Ada keraguan (mungkin skeptisisme lebih pas, sementara skeptik senyatanya merupakan ciri awal perkembangan ilmu pengetahuan; antitesisnya; memungkinkan lahirnya paradigma ‘kemajuan’ yang baru) terhadap metode kesehatan alternatif. Alternatif adalah ‘secondsex’ -nya kesehatan modern di bahasa filsafat ketubuhan. Ada ketidakpercayaan publik kepada usada alternatif (mungkin akibat propaganda ‘kesehatan’ pihak tertentu) yang ‘pasif’. Ada kecemasan (utamanya bagi mesin kesehatan modern, termasuk di dalamnya ‘dokter’) bahwa usada alternatif akan menggeser eksistensi usada/obat kedokteran modern dimana dinamika kemajuannya membutuhkan biaya yang sangat tinggi; apalagi usada alternatif kurang mengedepankan keakuratan dan ‘riset ilmiah’.

Atau mungkin hanya sesepele: bahwa profesi dokter akan kegusur sejawatnya: tukang promosi kesehatan sebagai sama-sama tenaga kesehatan di dinas kesehatan maupun kementerian kesehatan. Bahkan terhadap sepakan, atau tonjokan, dhukun-usada di dunia alternatif yang justru di saat genting mampu ‘menyelamatkan senyawa’. Rasanya, ada laku memanipulasi: bahwa ada ketertinggalan dan kemunduran cara berfikir masyarakat karena telah memilih usada-alternatif.

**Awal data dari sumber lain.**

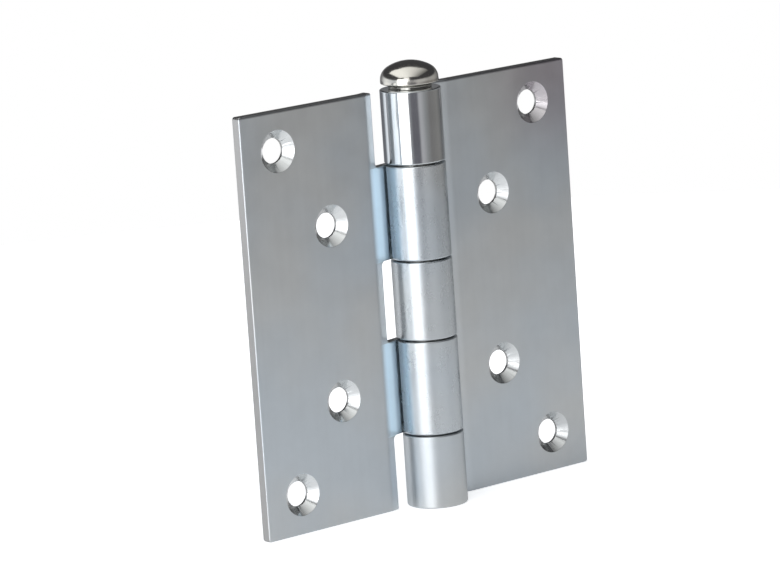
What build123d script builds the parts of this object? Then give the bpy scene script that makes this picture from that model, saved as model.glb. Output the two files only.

Cita-cita para anak sekolah menjadi farmasis atau dokter atau perawat dibanding menjadi dhukun-usada (istilah ini bagi anak-anak dan pengajar sekolahan modern tak masuk di nalar [common sense]) atau minimal herbalis, tabib, formulator lokal (hampir sama dengan cita-cita anak-anak sekolah menjadi enjiner dibanding tukang, atau sarjana pertanian dibanding petani wutun/wekel, dsb.) lebih dominan, atau bahkan bisa dikatakan semuanya.

Beberapa fakta: bermunculan para formulator atau dhukun usada atau herbalis yang secara lembut diakui sebagai tempat berguru oleh orang-orang kesehatan/kedokteran modern, namun di tataran permukaan tidak diakukan dan dipropagandakan). Sekolah-sekolah formal ikut mengampanyekan propaganda ini. Menjauhkan cara berfikir anak-anak dari makna alternatif: pencarian metode-metode kesehatan yang sebenarnya tumpah-ruah di realitas lokal pribumi secara terus-menerus. Namun justru sebaliknya. Sering semakin digiring menuju hiper.